The number of moving parts in modem piston engines is quite large. This increases the complexity of repairs and reduces the life expectancy of the engine. The positive displacement turbine invention described here, by virtue of fewer moving parts, lower internal friction and isolated combustion chambers will incur much lower overall mechanical loses then a conventional reciprocating arrangement.
An important parameter, which affects the thermodynamic performance of the reciprocating engine, is volumetric efficiency. In order to improve volumetric efficiency in the modern reciprocating engine complex valving and air delivery systems have bean developed. Within the last 50 years progress has been made, but volumetric efficiency still remains quite low, typically 75 to 85 percent in very advanced SI engines. The compression ignition or diesel cycle engine demonstrates somewhat better volumetric efficiency due to the absence of any throttling mechanism in the inlet air passages. Because air is normally induced into the cylinder by suction, any restriction in the air passage will reduce the amount of air a cylinder can receive. Inlet restrictions in modern IC engines are typically found at the air filter, intake manifolds and inlet valves. None of these constrictions occur in the presented invention.
Traditional piston engines require complex, timing dependent, ignition and fuel injection systems. Any deviation from design conditions in spark or fuel delivery will reduce fuel efficiency and effective power output. To maintain these parameters at their optimum setting, periodical tune-ups must be performed.
Setting ignition and fuel injection timing requires the attention of qualified technician, which leaves room for human error. For example, a +/−6 degrees ignition point deviation from the base line will decrease the fuel efficiency by 14% to 20% and +/−0.02 in. closing in spark-plug gap will result in a 20% to 25% decline in fuel efficiency.
The proposed engine is free of these problems. Timing of fuel delivery and spark energizing is not critical because combustion takes place within rotating assembly. For the same reason the proposed engine is tolerant to abnormal combustion, i.e., very rapid flame front propagation and sudden increases in pressure, which in the conventional piston engine results in accelerated wear.

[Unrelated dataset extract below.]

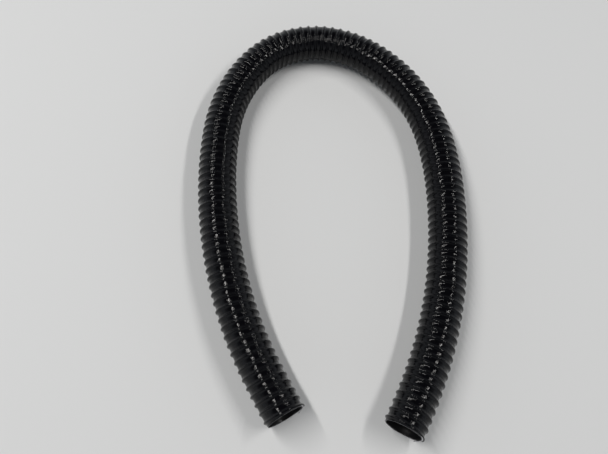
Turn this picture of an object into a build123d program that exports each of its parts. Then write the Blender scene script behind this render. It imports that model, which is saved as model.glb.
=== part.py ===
from build123d import *
import os
from math import pi, radians, sqrt, tan

# A cut length of wire-reinforced vinyl vacuum hose, lying on a flat surface in a horseshoe.
# Units are millimetres. The origin is on the surface, under the middle of the horseshoe.
# +Z is up, and both mouths face roughly -Y.

# driving dimensions
bore_radius = 19.05  # a 1-1/2 in bore
inner_ply_thickness = 0.5
wire_diameter = 1.0
bead_diameter = 1.06  # the vinyl bead that runs on top of the wire and rounds the ridge
outer_ply_thickness = 0.55
pitch = 9.3  # from one turn of the wire to the next
end_setback = 2.2  # from the cut face to the middle of the first turn
fillet_share = 0.45  # how much of the shorter run beside a corner its arc takes up
roundness = 0.99  # the coil's sections are a hair off round: one half width over the other
stretch_gap = 0.05  # a hairline between the stretches that the cover is drawn in

# the corners of the centre line, from the left mouth round to the right one
route = [
    (-55, -238),
    (-81, -193),
    (-109, -126),
    (-129, -42),
    (-136, 52),
    (-127, 144),
    (-84, 217),
    (-24, 244),
    (37, 232),
    (87, 191),
    (121, 133),
    (135, 60),
    (133, -32),
    (118, -121),
    (88, -206),
    (62, -252),
]

# sizes that follow from them
inner_ply_radius = bore_radius + inner_ply_thickness
wire_reach = inner_ply_radius + wire_diameter / 2  # the wire touches the liner at the sides
bead_reach = wire_reach + (wire_diameter + bead_diameter) / 2
bead_radius_over = sqrt(bead_reach**2 + (pitch / 4) ** 2)  # its lean lifts a coil off over the top
outer_ply_bore = bead_radius_over + bead_diameter / 2
outer_radius = outer_ply_bore + outer_ply_thickness
axis_height = outer_radius


def corner_radii(points):
    """The radius at each corner: its arc takes the same share of the shorter run beside it."""
    radii = []
    for before, corner, after in zip(points, points[1:], points[2:]):
        run_in, run_out = corner - before, after - corner
        half_turn = radians(run_in.get_angle(run_out)) / 2
        radii.append(fillet_share * min(run_in.length, run_out.length) / tan(half_turn))
    return radii


def ring(outer, inner):
    return Circle(outer) - Circle(inner)


def tube(outer, inner, path):
    start = Plane(origin=path @ 0, z_dir=path % 0)
    return sweep(start * ring(outer, inner), path=path)


def stretches(path):
    """Each straight end, each arc with the short run after it, and the last arc, in order.

    A hairline taken off the end of each run, or off the start of the last, keeps them apart."""
    edges = path.edges()
    paths = []
    for i in range(-1, len(edges) - 3, 2):
        run = edges[i + 1]
        shorter = Line(run @ 0, run @ 1 - (run % 1) * stretch_gap)
        paths.append(Wire([edges[i], shorter] if i > 0 else [shorter]))
    last_run = edges[-1]
    tail = Line(last_run @ 0 + (last_run % 0) * stretch_gap, last_run @ 1)
    return paths + [Wire([edges[-2]]), Wire([tail])]


def coil_path(centre, reach):
    """One half circle per half turn, over and under by turns.

    They meet at the sides, where the coil runs straight up or straight down."""
    half_turns = int((centre.length - 2 * end_setback) / (pitch / 2))
    spare = centre.length - half_turns * pitch / 2
    sides = []
    for k in range(half_turns + 1):
        distance = spare / 2 + k * pitch / 2
        middle = centre.position_at(distance, position_mode=PositionMode.LENGTH)
        along = centre.tangent_at(distance, position_mode=PositionMode.LENGTH)
        across = along.cross(Vector(0, 0, 1)).normalized()
        sides.append(middle + across * (reach if k % 2 else -reach))
    arcs = []
    for k, (start, end) in enumerate(zip(sides, sides[1:])):
        rise = (end - start).length / 2 * (1 if k % 2 else -1)
        arcs.append(ThreePointArc(start, (start + end) * 0.5 + Vector(0, 0, rise), end))
    return Wire(arcs)


def coil_bar(diameter, path):
    start = Plane(origin=path @ 0, z_dir=path % 0)
    return sweep(start * Ellipse(diameter / 2, roundness * diameter / 2), path=path)


corners = [Vector(x, y, axis_height) for x, y in route]
radii = corner_radii(corners)
centre_line = Wire(FilletPolyline(*corners, radius=radii).edges())
wire_path = coil_path(centre_line, wire_reach)
bead_path = coil_path(centre_line, bead_reach)

# inner_ply: the thin vinyl liner, whose inside is the bore
inner_ply = tube(inner_ply_radius, bore_radius, centre_line)

# spring_wire: the steel helix that holds the bore open
spring_wire = coil_bar(wire_diameter, wire_path)

# ridge_bead: the vinyl bead laid on top of the wire, which welds the two plies to it
ridge_bead = coil_bar(bead_diameter, bead_path)

# outer_ply: the vinyl cover, in stretches that end to end make the whole sleeve
outer_ply = Compound([tube(outer_radius, outer_ply_bore, path).solid() for path in stretches(centre_line)])

nodes = {
    "inner_ply": inner_ply,
    "spring_wire": spring_wire,
    "ridge_bead": ridge_bead,
    "outer_ply": outer_ply,
}

os.makedirs("parts", exist_ok=True)
for name, shape in nodes.items():
    export_step(shape, f"parts/{name}.step")

print("outer radius", round(outer_radius, 4))
print("corner radii", [round(r) for r in radii])
print("centre line", round(centre_line.length, 1), "turns", len(wire_path.edges()) / 2)
for name, outer, inner in (
    ("inner_ply", inner_ply_radius, bore_radius),
    ("outer_ply", outer_radius, outer_ply_bore),
):
    section = pi * (outer**2 - inner**2)
    print(name, "volume over section times length", round(nodes[name].volume / section / centre_line.length, 4))
for name, diameter, path in (
    ("spring_wire", wire_diameter, wire_path),
    ("ridge_bead", bead_diameter, bead_path),
):
    section = pi * roundness * diameter**2 / 4
    print(name, "volume over section times length", round(nodes[name].volume / section / path.length, 4))
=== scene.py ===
import math

import bmesh
import bpy
import numpy as np
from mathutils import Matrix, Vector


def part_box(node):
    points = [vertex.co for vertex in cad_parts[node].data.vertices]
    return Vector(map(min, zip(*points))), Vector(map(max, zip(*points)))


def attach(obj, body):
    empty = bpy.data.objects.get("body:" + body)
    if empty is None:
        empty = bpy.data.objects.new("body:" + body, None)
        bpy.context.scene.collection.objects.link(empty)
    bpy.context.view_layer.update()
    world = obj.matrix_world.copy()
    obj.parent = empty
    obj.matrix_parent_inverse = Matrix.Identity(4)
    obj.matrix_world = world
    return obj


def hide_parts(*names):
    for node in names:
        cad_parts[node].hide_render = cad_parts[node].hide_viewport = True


# A ribbed black vinyl vacuum hose around a spring wire, cut bare at both ends and laid in a
# horseshoe. Everything is in metres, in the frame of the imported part.

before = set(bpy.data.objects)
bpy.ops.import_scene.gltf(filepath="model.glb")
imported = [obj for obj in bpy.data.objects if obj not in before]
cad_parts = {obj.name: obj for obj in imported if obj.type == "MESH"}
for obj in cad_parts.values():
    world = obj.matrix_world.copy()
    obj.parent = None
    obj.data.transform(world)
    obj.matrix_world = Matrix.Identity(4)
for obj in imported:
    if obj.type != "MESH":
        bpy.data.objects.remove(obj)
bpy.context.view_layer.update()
coverLow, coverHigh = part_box("outer_ply")

hose = {
    "ridgeRadius": (coverHigh[2] - coverLow[2]) / 2,
    "turns": 121.5,  # of the wire, from one mouth to the other
    "aroundSteps": 40,  # mesh steps round the hose
    "pitchWander": 0.035,  # how far a turn strays from its even place, in turns
    # the three slow waves of that straying: each one's size, rate per turn and start
    "wanderWaves": [(1, 0.9, 0), (0.6, 2.3, 1), (0.4, 0.31, 2)],
    "curveSteps": 24,  # points on the middle line for each corner of the route
    "bendWindow": 25,  # how many of those points the bend is averaged over
    "tableSize": 6000,  # entries in the table between turns and lengths
    # the route's corners on the floor, from the left mouth round to the right one
    "route": [
        (-0.055, -0.238),
        (-0.081, -0.193),
        (-0.109, -0.126),
        (-0.129, -0.042),
        (-0.136, 0.052),
        (-0.127, 0.144),
        (-0.084, 0.217),
        (-0.024, 0.244),
        (0.037, 0.232),
        (0.087, 0.191),
        (0.121, 0.133),
        (0.135, 0.060),
        (0.133, -0.032),
        (0.118, -0.121),
        (0.088, -0.206),
        (0.062, -0.252),
    ],
}


def addToScene(name, data):
    thing = bpy.data.objects.new(name, data)
    bpy.context.scene.collection.objects.link(thing)
    return thing


def traceSpine():
    # the smooth line that a quadratic spline draws with the route's corners as its control points
    curve = bpy.data.curves.new("spineCurve", "CURVE")
    curve.dimensions = "3D"
    curve.resolution_u = hose["curveSteps"]
    spline = curve.splines.new("NURBS")
    spline.points.add(len(hose["route"]) - 1)
    for point, (x, y) in zip(spline.points, hose["route"]):
        point.co = (x, y, hose["ridgeRadius"], 1)
    spline.order_u = 3
    spline.use_endpoint_u = True
    holder = addToScene("spineHolder", curve)
    line = bpy.data.meshes.new_from_object(holder)
    points = np.empty(len(line.vertices) * 3)
    line.vertices.foreach_get("co", points)
    bpy.data.objects.remove(holder)
    bpy.data.curves.remove(curve)
    bpy.data.meshes.remove(line)
    return points.reshape(-1, 3)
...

The presence of a hydrocarbon-based lubricant in the combustion chamber during combustion increases the level of pollutants in the exhaust gases of conventional reciprocating engines. This problem is significantly reduced in the proposed engine due to the lubricant free combustion chambers and clearance. In the proposed engine the oil used to lubricate moving parts will be able to retain its lubricating qualities for much longer period of time because contact with combustion products is very much reduced.
FIGS. (1a,1b,1c) are a simplified outlines showing end/top/end elevation cross sections of the rotor/blade/casing system. It is showing the state of flow and the geometric relationship of the combustion chambers to the rotor (17)/blades assembly and outer case (18). Rotation is counter-clockwise starting in the Intake quadrant (20), blade (3i) compresses a charge of air by virtue of the decreasing volume (19) swept out between the blade (3i) and outer case (18), the compressed air is allowed to enter combustion chamber (4). As blade (3i) rotates through nearly 180 degrees a new charge of air is entrained behind it through the inlet port (21).

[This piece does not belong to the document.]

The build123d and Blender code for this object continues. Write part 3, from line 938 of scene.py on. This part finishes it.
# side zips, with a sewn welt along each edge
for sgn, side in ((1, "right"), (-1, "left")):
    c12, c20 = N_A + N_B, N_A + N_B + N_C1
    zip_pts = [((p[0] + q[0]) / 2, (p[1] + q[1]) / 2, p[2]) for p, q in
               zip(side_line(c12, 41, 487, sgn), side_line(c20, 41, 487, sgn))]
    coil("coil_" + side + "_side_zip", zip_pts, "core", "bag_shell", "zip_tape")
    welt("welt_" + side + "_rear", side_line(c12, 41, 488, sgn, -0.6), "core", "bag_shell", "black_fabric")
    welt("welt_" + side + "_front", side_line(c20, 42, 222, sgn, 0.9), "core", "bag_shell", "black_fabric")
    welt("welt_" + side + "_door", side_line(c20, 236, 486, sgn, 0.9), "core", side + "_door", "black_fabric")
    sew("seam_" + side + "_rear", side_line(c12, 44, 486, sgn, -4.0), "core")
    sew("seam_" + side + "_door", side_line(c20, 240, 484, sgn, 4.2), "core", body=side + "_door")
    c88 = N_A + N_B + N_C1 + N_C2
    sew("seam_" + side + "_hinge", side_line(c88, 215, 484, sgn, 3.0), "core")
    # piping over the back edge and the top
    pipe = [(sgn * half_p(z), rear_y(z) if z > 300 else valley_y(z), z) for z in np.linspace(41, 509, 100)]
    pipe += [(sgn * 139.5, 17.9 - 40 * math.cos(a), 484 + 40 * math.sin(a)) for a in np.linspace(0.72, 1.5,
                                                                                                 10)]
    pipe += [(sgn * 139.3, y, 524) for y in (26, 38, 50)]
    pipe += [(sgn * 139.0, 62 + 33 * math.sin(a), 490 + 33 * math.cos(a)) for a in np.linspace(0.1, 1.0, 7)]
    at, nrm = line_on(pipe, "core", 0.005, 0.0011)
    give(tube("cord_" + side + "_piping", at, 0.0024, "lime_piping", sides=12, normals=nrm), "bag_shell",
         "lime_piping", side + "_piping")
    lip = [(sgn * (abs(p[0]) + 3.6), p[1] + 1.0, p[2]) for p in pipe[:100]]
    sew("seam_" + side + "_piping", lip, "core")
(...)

In this basically tuned case a stoichiometric mass of fuel is next injected into combustion chamber (4) through injector (23) where upon either spark ignition, compression ignition or torch ignition is affected via ignitor element (22). FIG. (1a). Combustion occurs at constant volume.
As blade (3i) passes through top dead center, combustion chamber (4) timed to open applying high pressure to the upper seal face of the blade (3e) via combustion products. FIGS. (1a,1b). With the flow path open between combustion chamber (4) and the Expansion quadrant (26), combustion products are free to expand fully and isentropically behind the back face of the blade (3e) applying a torque to the rotor. This torque will result from the high differential pressure across blade (3e) and the moment of the resulting force about the rotor center. The high differential pressure occurs because the combustion gasses now presented to the leading face of blade (3e) are the residue of the previous expansion (power) stroke and are therefore almost at the low exhaust manifold pressure. The power stroke continues until blade (3e) reaches exhaust port opening (25). During this stroke the leading face of blade (3e) sweeps out the entire volume of previously expanded gasses that exit the engine casing (18) through the permanently open exhaust manifold (25). Also during this power stroke by the action of the net positive torque on the shaft blade (1i) will have executed a further compression of the charge air into combustion chamber (2). FIGS. (1a,1b). The cycle is now ready to repeat itself except the active combustion chamber is now to be (2). The second power stroke is now executed following fuel injection (23) and ignition (22) in combustion chamber (2). Opening flow path allows a second charge of combustion products to expand behind the back face of blade (1e). FIGS. (1b,1c). The resulting net positive torque drives the rotor (17) and provides the motive force to compress the next charge of air in front of following blades. In any one 360 degrees rotation the machine will therefore execute:
1. Number of compression strokes equivalent to number of blades employed by this particular engine configuration.
2. Number of constant volume combustion reactions equal to the number of compression strokes executed by this particular engine.
3. Number of power strokes equal to the number of combustion reactions produced by this particular engine.
4. Number of exhaust blow down and purge strokes equal to the number of combustion reactions.
5. An equal number of charge air entrainment strokes.
At any instant in time the action of the rotating blades and outer case creates at least four chambers within the casing where compression, expansion, blow down/purge and charge air entrainment are all occurring at the same time around the central axis of the rotor.